→ **Work to be completed**
Check every line for the word "loose" and state how many lines have it. Reply with the number alone.

[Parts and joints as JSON]
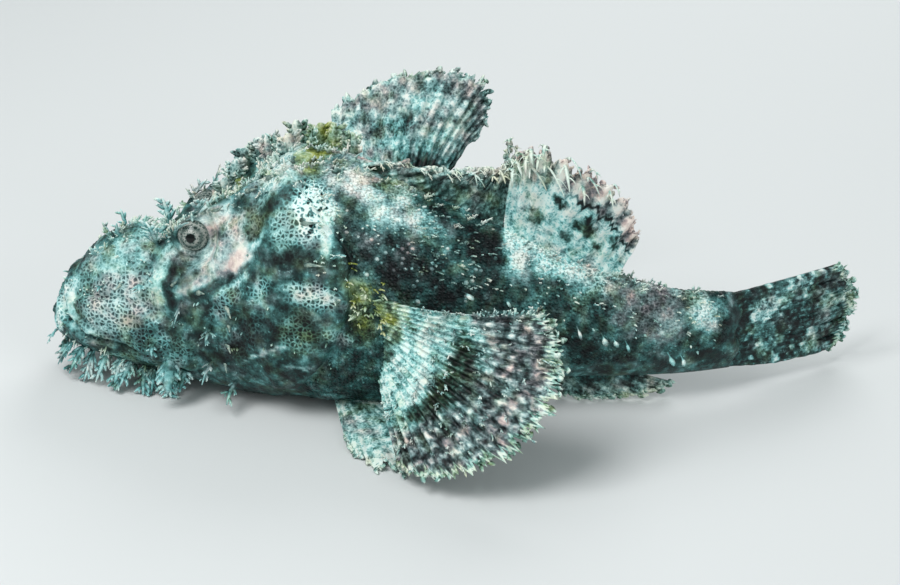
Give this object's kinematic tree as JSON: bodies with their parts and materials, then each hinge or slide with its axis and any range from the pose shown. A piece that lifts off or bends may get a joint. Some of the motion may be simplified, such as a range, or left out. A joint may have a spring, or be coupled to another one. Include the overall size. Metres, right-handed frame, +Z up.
{
  "type": "smallscale scorpionfish",
  "caption": "Still, life-size scorpionfish resting on its belly with its tail curved aside, its pectoral fins spread and tassels on its head.",
  "frame": {"origin": "under the front of the trunk, on the flat of the belly, at floor level on the body's mid plane", "axes": "-X towards the snout, -Y towards the fish's left side, +Z up"},
  "size_m": [0.2985, 0.147, 0.1004],
  "materials": {
    "head_skin": "matt fish skin with a wet look",
    "body_skin": "matt scaly fish skin",
    "fin_skin": "satin fin membrane over rays",
    "eye": "glossy, as a glass eye"
  },
  "bodies": {
    "root": {"head": "head_skin", "lower_jaw": "head_skin", "left_maxilla": "head_skin", "right_maxilla": "head_skin", "left_gill_cover": "head_skin", "right_gill_cover": "head_skin", "left_eye": "eye", "right_eye": "eye", "trunk": "body_skin", "tail_stalk": "body_skin", "spinous_dorsal_fin": "fin_skin", "soft_dorsal_fin": "fin_skin", "anal_fin": "fin_skin", "caudal_fin": "fin_skin", "left_pectoral_fin": "fin_skin", "right_pectoral_fin": "fin_skin", "left_pelvic_fin": "fin_skin", "right_pelvic_fin": "fin_skin"}
  },
  "joints": []
}
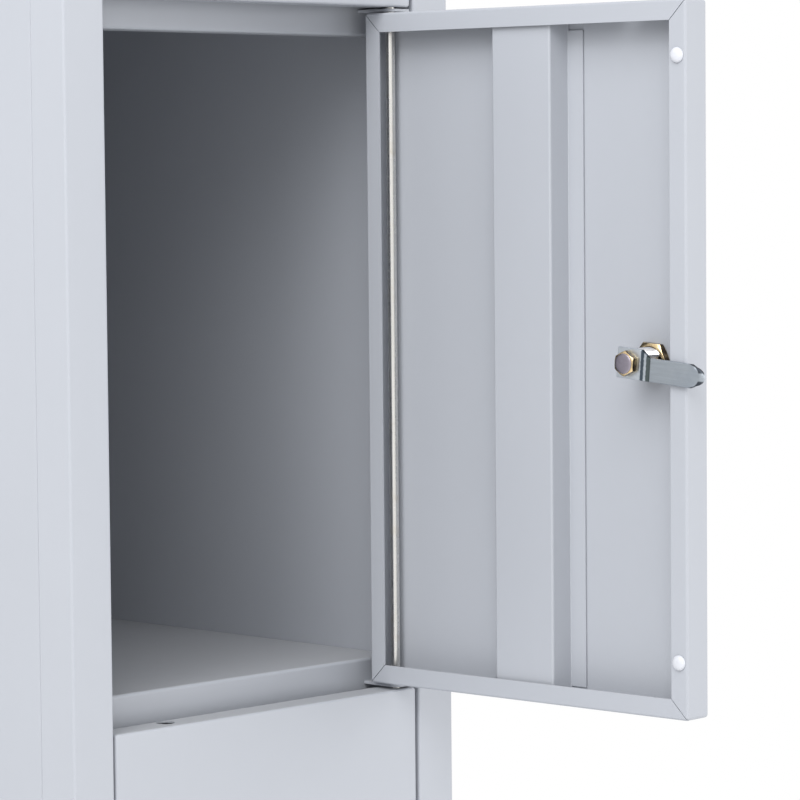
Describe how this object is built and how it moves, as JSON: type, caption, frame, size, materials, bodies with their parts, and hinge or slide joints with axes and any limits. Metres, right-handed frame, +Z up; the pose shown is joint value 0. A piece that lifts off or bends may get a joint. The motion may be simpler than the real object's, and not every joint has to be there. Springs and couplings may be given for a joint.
{
  "type": "parcel locker",
  "caption": "Tall narrow sheet-steel parcel locker with one column of hinged, cam-locked doors on a plinth, one door standing open.",
  "frame": {"origin": "on the floor under the centre of the cabinet, on the underside of the plinth crossbar", "axes": "+X to the right seen from the front, +Y from the front to the back, +Z up"},
  "size_m": [0.332, 0.7603, 1.85],
  "materials": {
    "painted_steel": "light grey powder coat, satin",
    "plinth_paint": "dark grey powder coat, satin",
    "zinc": "bright zinc plate",
    "cam_steel": "zinc-plated pressed steel",
    "brass": "machined",
    "chrome": "polished",
    "dark_bronze": "darkened zinc alloy",
    "white_nylon": "moulded"
  },
  "bodies": {
    "cabinet": {"base_tray": "painted_steel", "roof_tray": "painted_steel", "side_panel_left": "painted_steel", "side_panel_right": "painted_steel", "back_panel": "painted_steel", "stile_lock_side": "painted_steel", "stile_hinge_side": "painted_steel", "floor_shelf": "painted_steel", "head_rail": "painted_steel", "shelf_1": "painted_steel", "shelf_2": "painted_steel", "shelf_3": "painted_steel", "hinge_lug_1": "painted_steel", "hinge_lug_2": "painted_steel", "hinge_lug_3": "painted_steel", "hinge_lug_4": "painted_steel", "hinge_lug_5": "painted_steel", "plinth_frame": "plinth_paint", "plinth_crossbar": "plinth_paint", "hinge_rod": "zinc"},
    "door_1": {"door_1_panel": "painted_steel", "door_1_stiffener": "painted_steel", "door_1_lock_body": "chrome", "door_1_lock_nut": "brass", "door_1_buffer_top": "white_nylon", "door_1_buffer_bottom": "white_nylon"},
    "cam_1": {"door_1_lock_plug": "dark_bronze", "door_1_cam": "cam_steel", "door_1_cam_nut": "brass"},
    "door_2": {"door_2_panel": "painted_steel", "door_2_stiffener": "painted_steel", "door_2_lock_body": "chrome", "door_2_lock_nut": "brass", "door_2_buffer_top": "white_nylon", "door_2_buffer_bottom": "white_nylon"},
    "cam_2": {"door_2_lock_plug": "dark_bronze", "door_2_cam": "cam_steel", "door_2_cam_nut": "brass"},
    "door_3": {"door_3_panel": "painted_steel", "door_3_stiffener": "painted_steel", "door_3_lock_body": "chrome", "door_3_lock_nut": "brass", "door_3_buffer_top": "white_nylon", "door_3_buffer_bottom": "white_nylon"},
    "cam_3": {"door_3_lock_plug": "dark_bronze", "door_3_cam": "cam_steel", "door_3_cam_nut": "brass"},
    "door_4": {"door_4_panel": "painted_steel", "door_4_stiffener": "painted_steel", "door_4_lock_body": "chrome", "door_4_lock_nut": "brass", "door_4_buffer_top": "white_nylon", "door_4_buffer_bottom": "white_nylon"},
    "cam_4": {"door_4_lock_plug": "dark_bronze", "door_4_cam": "cam_steel", "door_4_cam_nut": "brass"}
  },
  "joints": [
    {"name": "door_1_hinge", "type": "hinge", "parent": "cabinet", "child": "door_1", "pos_m": [0.1204, -0.242, 0.284], "axis": [0, 0, 1], "range_deg": [0, 110]},
    {"name": "door_1_cam_turn", "type": "hinge", "parent": "door_1", "child": "cam_1", "pos_m": [-0.0924, -0.25, 0.2825], "axis": [0, 1, 0], "range_deg": [0, 90]},
    {"name": "door_2_hinge", "type": "hinge", "parent": "cabinet", "child": "door_2", "pos_m": [0.1204, -0.242, 0.728], "axis": [0, 0, 1], "range_deg": [0, 110]},
    {"name": "door_2_cam_turn", "type": "hinge", "parent": "door_2", "child": "cam_2", "pos_m": [-0.0924, -0.25, 0.7265], "axis": [0, 1, 0], "range_deg": [0, 90]},
    {"name": "door_3_hinge", "type": "hinge", "parent": "cabinet", "child": "door_3", "pos_m": [0.1204, -0.242, 1.172], "axis": [0, 0, 1], "range_deg": [-85, 18]},
    {"name": "door_3_cam_turn", "type": "hinge", "parent": "door_3", "child": "cam_3", "pos_m": [0.13582, -0.45439, 1.1705], "axis": [-0.9994, -0.0349, 0], "range_deg": [-85, 5]},
    {"name": "door_4_hinge", "type": "hinge", "parent": "cabinet", "child": "door_4", "pos_m": [0.1204, -0.242, 1.616], "axis": [0, 0, 1], "range_deg": [0, 110]},
    {"name": "door_4_cam_turn", "type": "hinge", "parent": "door_4", "child": "cam_4", "pos_m": [-0.0924, -0.25, 1.6145], "axis": [0, 1, 0], "range_deg": [0, 90]}
  ]
}
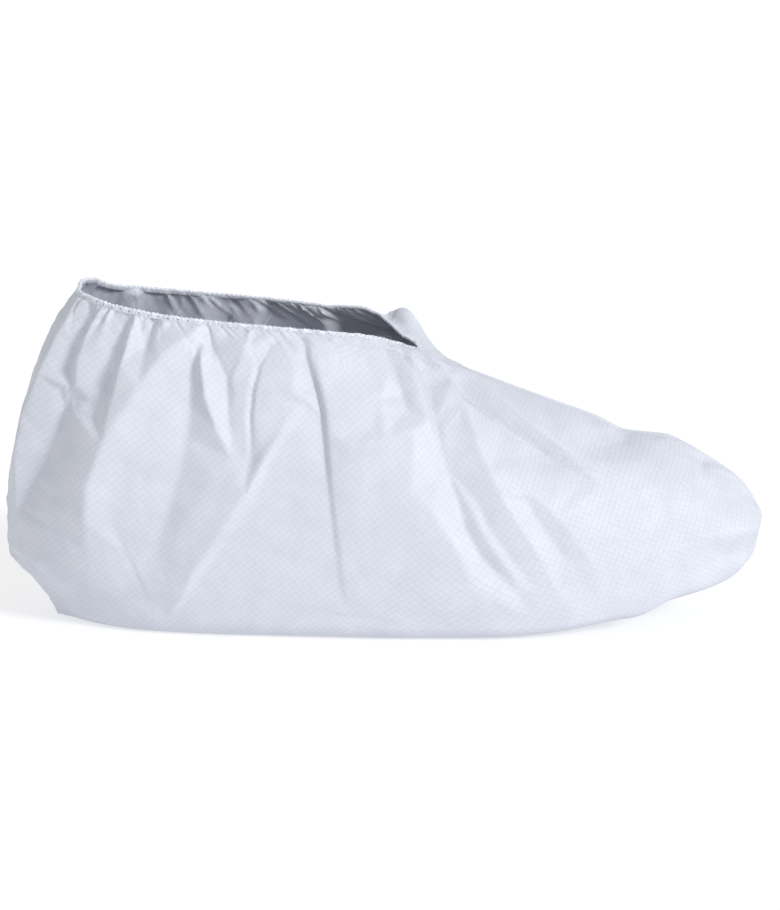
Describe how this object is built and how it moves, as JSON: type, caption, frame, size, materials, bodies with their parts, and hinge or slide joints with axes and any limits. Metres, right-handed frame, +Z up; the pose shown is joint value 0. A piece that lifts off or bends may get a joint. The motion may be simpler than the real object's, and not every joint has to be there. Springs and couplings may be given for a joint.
{
  "type": "microporous shoe cover",
  "caption": "Disposable overshoe of white microporous laminate, two sewn side panels with a gathered elastic hem around the ankle opening.",
  "frame": {"origin": "middle of the inner floor, on the upper side of the laminate where the foot rests, at mid length", "axes": "+X towards the toe, +Y to the wearer's left, +Z up out of the ankle opening"},
  "size_m": [0.3595, 0.1244, 0.1593],
  "materials": {
    "laminate": "matte film on nonwoven with a fine embossed grid",
    "elastic": "matte covered elastic, overlocked",
    "thread": "matte overlock thread"
  },
  "bodies": {
    "root": {"right_panel": "laminate", "left_panel": "laminate", "elastic_hem": "elastic", "centre_seam": "thread"}
  },
  "joints": []
}
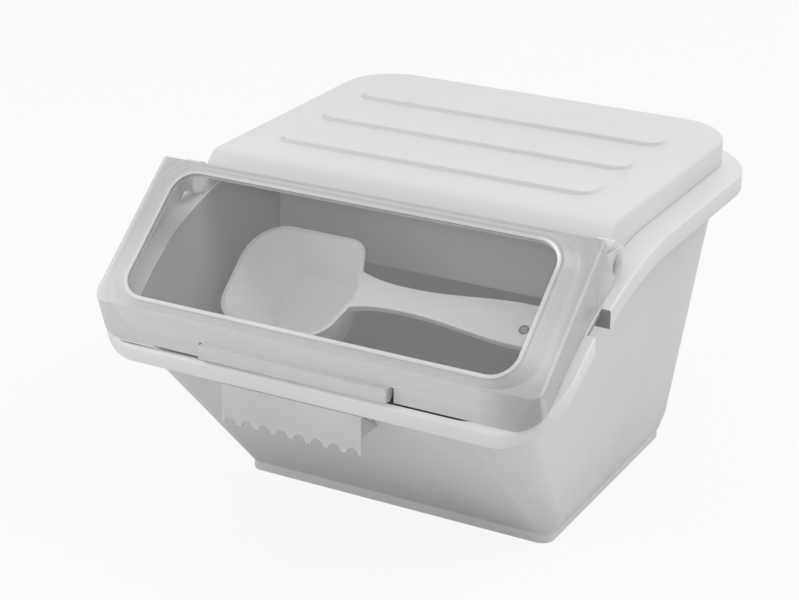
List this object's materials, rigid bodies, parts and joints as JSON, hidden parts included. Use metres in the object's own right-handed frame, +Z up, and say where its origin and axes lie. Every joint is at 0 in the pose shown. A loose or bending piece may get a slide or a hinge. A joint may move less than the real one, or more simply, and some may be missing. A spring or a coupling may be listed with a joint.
{
  "type": "flip-lid ingredient bin",
  "caption": "Shelf ingredient bin with a sloped front, a raised-ribbed lift-off rear lid, a clear flip-up front door and a scoop resting inside.",
  "frame": {"origin": "under the middle of the bin's outer box, on the plane of the foot", "axes": "+X to the right seen from the front, +Y to the rear (the sloped front faces -Y), +Z up"},
  "size_m": [0.292, 0.317, 0.2046],
  "materials": {
    "tub": "satin white polypropylene",
    "lid": "satin white polypropylene",
    "guard": "satin white polypropylene",
    "clear": "clear moulded plastic",
    "pins": "translucent nylon",
    "scoop": "satin white plastic",
    "label": "satin white plastic"
  },
  "bodies": {
    "tub": {"tub": "tub", "label_plate": "label"},
    "lid": {"rear_lid": "lid", "inner_guard": "guard", "hinge_pins": "pins"},
    "door": {"flip_door": "clear"},
    "scoop": {"scoop": "scoop"}
  },
  "joints": [
    {"name": "lid_lift", "type": "slide", "parent": "tub", "child": "lid", "axis": [0, 0, 1], "range_m": [0, 0.12]},
    {"name": "door_hinge", "type": "hinge", "parent": "lid", "child": "door", "pos_m": [0, -0.0625, 0.186], "axis": [-1, 0, 0], "range_deg": [0, 90]},
    {"name": "scoop_lift", "type": "slide", "parent": "tub", "child": "scoop", "axis": [0, -0.6428, 0.766], "range_m": [0, 0.05]}
  ]
}
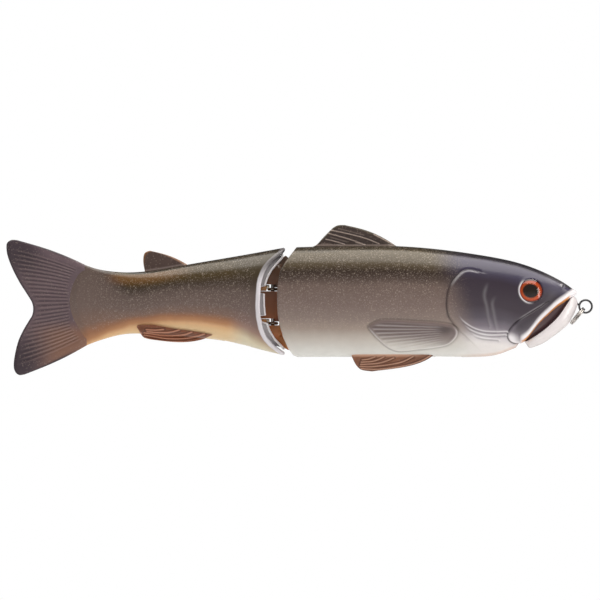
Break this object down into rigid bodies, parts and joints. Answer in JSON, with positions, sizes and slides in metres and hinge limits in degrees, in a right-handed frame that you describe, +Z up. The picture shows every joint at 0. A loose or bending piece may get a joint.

→ **Output for this exercise**
2